⚗️Experiments
Experiments structure your annotation project: From testing the ontology to annotating a gold standard.
Last updated
Experiments structure your annotation project: From testing the ontology to annotating a gold standard.
Last updated
On an abstract level, experiments are like milestones in your annotation project. If your projects involve multiple annotators and complex ontologies, you want to ensure that annotations are consistent and reliable. Iterating over the ontology and the annotation guideline can help you with that.
On a more concrete level, experiments are a collection of assignments that connect a document to an annotator. For example, Annotator A processes documents 1 to 50, and annotator B processes documents 51 to 100. The experiment tracks the progress on the assigned tasks and is finished when all documents are processed.

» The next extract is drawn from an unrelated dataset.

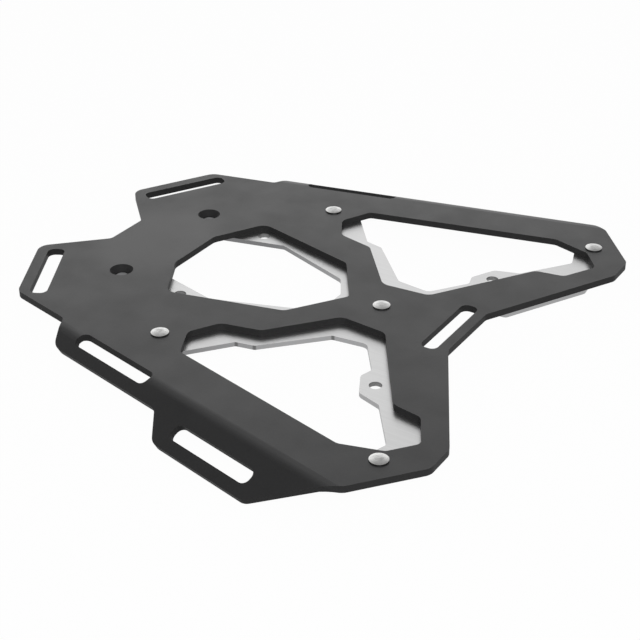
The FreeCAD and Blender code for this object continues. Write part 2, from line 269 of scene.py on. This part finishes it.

To create an experiment, go to your project and then open the experiment pane and click .
You are then guided through the process.
In the first step you clarify what the experiment is about.

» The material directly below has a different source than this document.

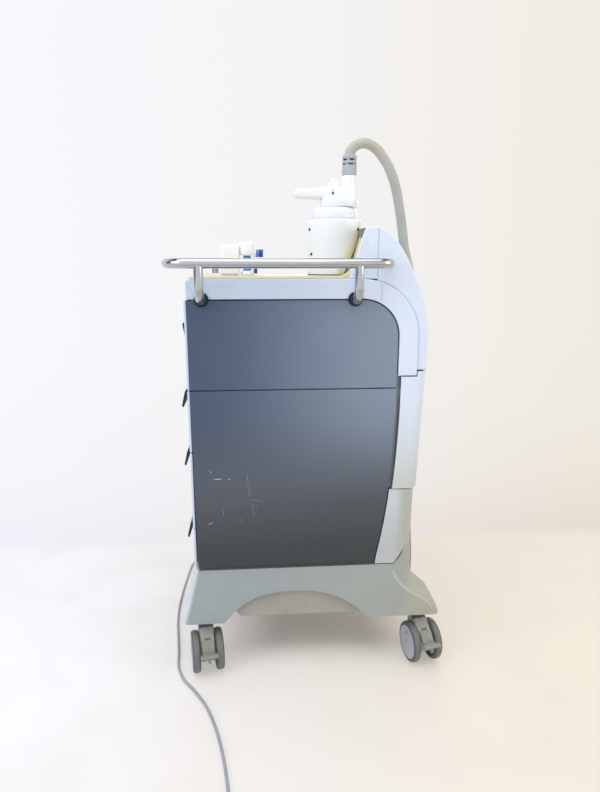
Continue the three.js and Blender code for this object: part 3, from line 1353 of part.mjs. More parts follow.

Experiments have the following properties:
Name: A distinctive name for the experiment.
Purpose (optional): To better structure the annotation project, you can give the experiment a purpose. Check the description below for more information.
Description (optional): A description to describe the experiments' overall goal.
Due Date (optional): Give the experiment a deadline. This helps annotators to gauge when their annotation tasks should be finished.
Purpose | Description |
---|---|
Enrich an ontology | Annotate the documents to see if your ontology is covering all the concepts you need or if it needs some updates. |
Test the annotation rules | Before you start creating a gold standard dataset your want to make sure that all annotators have a clear understanding of the annotation guidelines and concepts. Make sure to assign the exact documents to all annotators. |
Annotate a gold standard | If your ontology is set and all annotators have a shared understanding of the project, you can assign documents automatically to different annotators to quickly create a gold standard that can be used for analysis or model training. |
Annotate a subset of documents | Are there only a few documents you want to look at in detail? You can manually pick and assign documents. |
In the second step, you select the documents you want to be annotated. You can select any document from the document hub by selecting individual documents or folders.
In the last step, you select the annotators that should process the documents.
First, you select the annotators. Here you can select as many annotators as your want from your organization.
In the second step, you choose the task assignment strategy. There are two main ways of assigning documents:
Manual Assignment: You choose exactly which document should be processed by which annotator.
Automatic Assignment: You choose the assignment's parameters: How many documents should be co-assigned (meaning: to assign a document to multiple annotators) and how many annotators each co-assigned document should go.
Generally, it is a good idea to have some co-assignment. This way, you can check if annotators understand the guidelines and if the ontology is explicit enough. If your goal is to test the guidelines, you want a high co-assignment ratio - so that all annotators process the same documents. Later in the process, when you are confident in the rules, you can drop the co-assignment to 20% or less.